You write to educate, entertain and engage readers when you want to build readerships and get great results with your blogging.
When it comes to educating readers, it’s important to take a page out of teachers’ notebooks. Teachers know that not all people learn the same way.
Most of us teach in the style we’re most familiar with: our own learning styles. If you’re analytical, you’ll teach using data. Your blog readers will understand and learn well if they’re like you.
But not all readers are the same. Denise is an active experimenter. She wants to know how to do something and needs to try it out before she learns something.

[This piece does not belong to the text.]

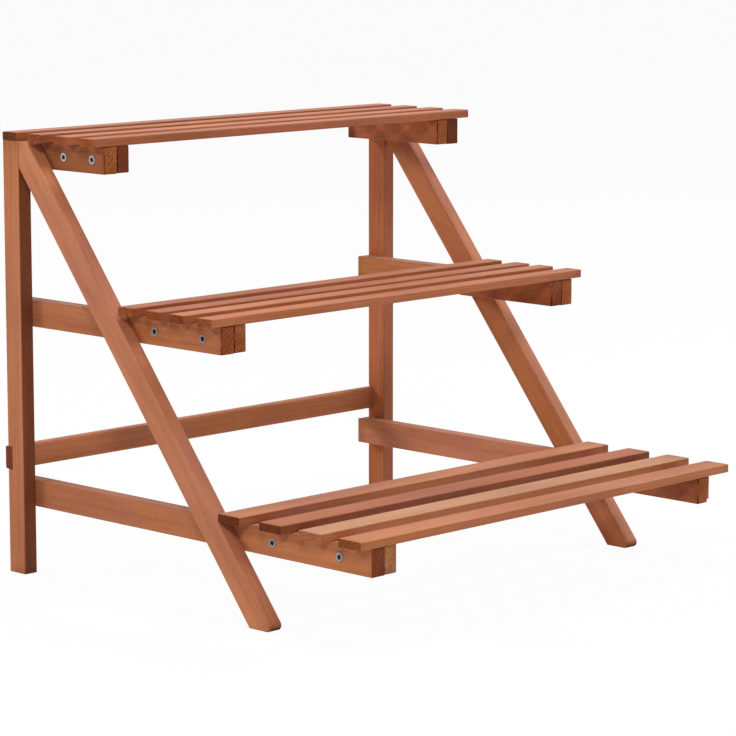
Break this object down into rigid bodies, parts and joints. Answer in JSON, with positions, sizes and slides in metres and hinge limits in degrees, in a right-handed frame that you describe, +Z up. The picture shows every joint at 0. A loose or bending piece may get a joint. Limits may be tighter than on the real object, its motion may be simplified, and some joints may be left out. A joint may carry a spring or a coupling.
{
  "type": "tiered plant stand",
  "caption": "Tiered wooden plant stand: slatted shelves step up and back between two leaning side frames, in reddish-brown stained softwood.",
  "frame": {"origin": "on the floor, midway between the stand's ends and midway from its front to its back", "axes": "+X along the slats, to the right as seen from the front; +Y from the front to the back; +Z up"},
  "size_m": [0.48, 0.45, 0.4],
  "materials": {
    "frame_wood": "satin",
    "slat_wood": "satin",
    "fixing_steel": "satin"
  },
  "bodies": {
    "root": {"back_rail": "frame_wood", "back_rail_nails": "fixing_steel", "bearer_bottom_left": "frame_wood", "bearer_bottom_right": "frame_wood", "bearer_middle_left": "frame_wood", "bearer_middle_right": "frame_wood", "bearer_top_left": "frame_wood", "bearer_top_right": "frame_wood", "frame_nails_left": "fixing_steel", "frame_nails_right": "fixing_steel", "leg_left": "frame_wood", "leg_right": "frame_wood", "post_left": "frame_wood", "post_right": "frame_wood", "rail_bottom_left": "frame_wood", "rail_bottom_right": "frame_wood", "rail_middle_left": "frame_wood", "rail_middle_right": "frame_wood", "rail_top_left": "frame_wood", "rail_top_right": "frame_wood", "shelf_screws_bottom": "fixing_steel", "shelf_screws_middle": "fixing_steel", "shelf_screws_top": "fixing_steel", "slat_bottom_1": "slat_wood", "slat_bottom_2": "slat_wood", "slat_bottom_3": "slat_wood", "slat_bottom_4": "slat_wood", "slat_middle_1": "slat_wood", "slat_middle_2": "slat_wood", "slat_middle_3": "slat_wood", "slat_middle_4": "slat_wood", "slat_nails_bottom": "fixing_steel", "slat_nails_middle": "fixing_steel", "slat_nails_top": "fixing_steel", "slat_top_1": "slat_wood", "slat_top_2": "slat_wood", "slat_top_3": "slat_wood", "slat_top_4": "slat_wood"}
  },
  "joints": []
}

I’m probably more of a conceptualizer: I’ve got to sit and think about something a while. It also helps when there are visuals so I can see how it works.
Everyone has a preferred learning style and we also have combinations. Then
there’s the right brain and left brain to consider also. If you’re not
a savvy psychologist or a teacher, you may be ignoring some of your
readers if you’re only writing to those with your own learning style.
What’s a business blogger to do?
Here’s some help:
I’ve taken information off the www.aboutlearning.com site which explains the 4MAT system for understanding four different kinds of learning styles. I’ve tried to simplify it so you can apply it to business blog writing.
It all comes down to how people perceive information, then how they process it – what they do with new information.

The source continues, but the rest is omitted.